_Given task_
Retype the material below. Keep every word exactly as it is.

_Given data_
•••••

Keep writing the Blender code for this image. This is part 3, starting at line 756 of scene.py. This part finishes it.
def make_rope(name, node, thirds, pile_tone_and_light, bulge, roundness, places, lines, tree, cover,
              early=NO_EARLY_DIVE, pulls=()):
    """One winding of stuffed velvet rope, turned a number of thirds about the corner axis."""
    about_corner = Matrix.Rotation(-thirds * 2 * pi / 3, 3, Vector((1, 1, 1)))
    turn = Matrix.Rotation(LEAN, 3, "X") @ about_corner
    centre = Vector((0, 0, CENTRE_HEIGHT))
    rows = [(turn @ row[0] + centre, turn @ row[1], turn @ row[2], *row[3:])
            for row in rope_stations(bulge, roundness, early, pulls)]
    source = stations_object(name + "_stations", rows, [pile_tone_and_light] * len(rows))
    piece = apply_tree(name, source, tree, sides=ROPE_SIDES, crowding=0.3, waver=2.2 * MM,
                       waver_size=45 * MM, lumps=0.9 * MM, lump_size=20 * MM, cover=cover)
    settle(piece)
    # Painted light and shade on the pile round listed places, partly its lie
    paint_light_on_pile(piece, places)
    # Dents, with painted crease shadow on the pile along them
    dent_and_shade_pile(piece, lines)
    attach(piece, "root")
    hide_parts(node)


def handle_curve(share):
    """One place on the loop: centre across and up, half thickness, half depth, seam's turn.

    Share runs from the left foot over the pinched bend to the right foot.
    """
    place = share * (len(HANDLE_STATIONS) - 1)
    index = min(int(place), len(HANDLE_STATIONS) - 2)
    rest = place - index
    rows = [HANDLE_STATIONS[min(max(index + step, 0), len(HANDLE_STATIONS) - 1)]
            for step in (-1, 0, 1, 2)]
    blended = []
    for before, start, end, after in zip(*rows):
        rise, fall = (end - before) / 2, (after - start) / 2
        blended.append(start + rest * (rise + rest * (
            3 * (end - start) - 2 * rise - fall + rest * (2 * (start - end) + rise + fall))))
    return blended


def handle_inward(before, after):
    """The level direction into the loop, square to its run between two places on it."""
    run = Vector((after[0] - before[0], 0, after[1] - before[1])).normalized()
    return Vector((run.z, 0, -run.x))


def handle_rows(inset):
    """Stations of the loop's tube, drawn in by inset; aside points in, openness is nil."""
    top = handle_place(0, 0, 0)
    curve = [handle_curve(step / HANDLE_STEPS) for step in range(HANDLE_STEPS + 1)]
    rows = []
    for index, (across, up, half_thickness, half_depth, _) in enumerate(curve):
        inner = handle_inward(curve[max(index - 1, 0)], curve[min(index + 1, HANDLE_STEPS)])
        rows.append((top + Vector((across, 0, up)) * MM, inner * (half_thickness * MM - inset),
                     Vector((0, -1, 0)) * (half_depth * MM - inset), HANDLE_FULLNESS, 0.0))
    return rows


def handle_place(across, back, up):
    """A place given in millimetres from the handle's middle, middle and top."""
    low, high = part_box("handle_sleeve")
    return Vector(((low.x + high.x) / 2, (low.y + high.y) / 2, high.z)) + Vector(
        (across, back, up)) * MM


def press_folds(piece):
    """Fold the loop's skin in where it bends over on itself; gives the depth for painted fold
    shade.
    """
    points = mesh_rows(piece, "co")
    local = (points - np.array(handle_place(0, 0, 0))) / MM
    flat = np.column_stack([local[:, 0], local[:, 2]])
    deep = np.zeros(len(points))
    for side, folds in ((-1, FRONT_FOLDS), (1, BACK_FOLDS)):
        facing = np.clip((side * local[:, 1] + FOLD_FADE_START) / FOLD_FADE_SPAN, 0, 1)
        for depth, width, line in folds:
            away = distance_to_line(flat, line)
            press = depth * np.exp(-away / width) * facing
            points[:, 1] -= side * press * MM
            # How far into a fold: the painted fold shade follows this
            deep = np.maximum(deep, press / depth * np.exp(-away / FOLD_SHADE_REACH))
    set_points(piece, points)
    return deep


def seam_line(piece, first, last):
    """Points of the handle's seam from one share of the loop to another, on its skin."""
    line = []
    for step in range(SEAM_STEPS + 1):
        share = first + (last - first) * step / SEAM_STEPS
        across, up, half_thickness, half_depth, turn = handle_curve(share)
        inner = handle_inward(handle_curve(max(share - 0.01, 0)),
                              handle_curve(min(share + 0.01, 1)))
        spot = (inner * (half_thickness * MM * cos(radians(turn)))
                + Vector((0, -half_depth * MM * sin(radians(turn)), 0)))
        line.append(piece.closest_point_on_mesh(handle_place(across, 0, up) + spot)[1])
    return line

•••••

_Written reply_
Keep writing the Blender code for this image. This is part 3, starting at line 756 of scene.py. This part finishes it.
def make_rope(name, node, thirds, pile_tone_and_light, bulge, roundness, places, lines, tree, cover,
              early=NO_EARLY_DIVE, pulls=()):
    """One winding of stuffed velvet rope, turned a number of thirds about the corner axis."""
    about_corner = Matrix.Rotation(-thirds * 2 * pi / 3, 3, Vector((1, 1, 1)))
    turn = Matrix.Rotation(LEAN, 3, "X") @ about_corner
    centre = Vector((0, 0, CENTRE_HEIGHT))
    rows = [(turn @ row[0] + centre, turn @ row[1], turn @ row[2], *row[3:])
            for row in rope_stations(bulge, roundness, early, pulls)]
    source = stations_object(name + "_stations", rows, [pile_tone_and_light] * len(rows))
    piece = apply_tree(name, source, tree, sides=ROPE_SIDES, crowding=0.3, waver=2.2 * MM,
                       waver_size=45 * MM, lumps=0.9 * MM, lump_size=20 * MM, cover=cover)
    settle(piece)
    # Painted light and shade on the pile round listed places, partly its lie
    paint_light_on_pile(piece, places)
    # Dents, with painted crease shadow on the pile along them
    dent_and_shade_pile(piece, lines)
    attach(piece, "root")
    hide_parts(node)


def handle_curve(share):
    """One place on the loop: centre across and up, half thickness, half depth, seam's turn.

    Share runs from the left foot over the pinched bend to the right foot.
    """
    place = share * (len(HANDLE_STATIONS) - 1)
    index = min(int(place), len(HANDLE_STATIONS) - 2)
    rest = place - index
    rows = [HANDLE_STATIONS[min(max(index + step, 0), len(HANDLE_STATIONS) - 1)]
            for step in (-1, 0, 1, 2)]
    blended = []
    for before, start, end, after in zip(*rows):
        rise, fall = (end - before) / 2, (after - start) / 2
        blended.append(start + rest * (rise + rest * (
            3 * (end - start) - 2 * rise - fall + rest * (2 * (start - end) + rise + fall))))
    return blended


def handle_inward(before, after):
    """The level direction into the loop, square to its run between two places on it."""
    run = Vector((after[0] - before[0], 0, after[1] - before[1])).normalized()
    return Vector((run.z, 0, -run.x))


def handle_rows(inset):
    """Stations of the loop's tube, drawn in by inset; aside points in, openness is nil."""
    top = handle_place(0, 0, 0)
    curve = [handle_curve(step / HANDLE_STEPS) for step in range(HANDLE_STEPS + 1)]
    rows = []
    for index, (across, up, half_thickness, half_depth, _) in enumerate(curve):
        inner = handle_inward(curve[max(index - 1, 0)], curve[min(index + 1, HANDLE_STEPS)])
        rows.append((top + Vector((across, 0, up)) * MM, inner * (half_thickness * MM - inset),
                     Vector((0, -1, 0)) * (half_depth * MM - inset), HANDLE_FULLNESS, 0.0))
    return rows


def handle_place(across, back, up):
    """A place given in millimetres from the handle's middle, middle and top."""
    low, high = part_box("handle_sleeve")
    return Vector(((low.x + high.x) / 2, (low.y + high.y) / 2, high.z)) + Vector(
        (across, back, up)) * MM


def press_folds(piece):
    """Fold the loop's skin in where it bends over on itself; gives the depth for painted fold
    shade.
    """
    points = mesh_rows(piece, "co")
    local = (points - np.array(handle_place(0, 0, 0))) / MM
    flat = np.column_stack([local[:, 0], local[:, 2]])
    deep = np.zeros(len(points))
    for side, folds in ((-1, FRONT_FOLDS), (1, BACK_FOLDS)):
        facing = np.clip((side * local[:, 1] + FOLD_FADE_START) / FOLD_FADE_SPAN, 0, 1)
        for depth, width, line in folds:
            away = distance_to_line(flat, line)
            press = depth * np.exp(-away / width) * facing
            points[:, 1] -= side * press * MM
            # How far into a fold: the painted fold shade follows this
            deep = np.maximum(deep, press / depth * np.exp(-away / FOLD_SHADE_REACH))
    set_points(piece, points)
    return deep


def seam_line(piece, first, last):
    """Points of the handle's seam from one share of the loop to another, on its skin."""
    line = []
    for step in range(SEAM_STEPS + 1):
        share = first + (last - first) * step / SEAM_STEPS
        across, up, half_thickness, half_depth, turn = handle_curve(share)
        inner = handle_inward(handle_curve(max(share - 0.01, 0)),
                              handle_curve(min(share + 0.01, 1)))
        spot = (inner * (half_thickness * MM * cos(radians(turn)))
                + Vector((0, -half_depth * MM * sin(radians(turn)), 0)))
        line.append(piece.closest_point_on_mesh(handle_place(across, 0, up) + spot)[1])
    return line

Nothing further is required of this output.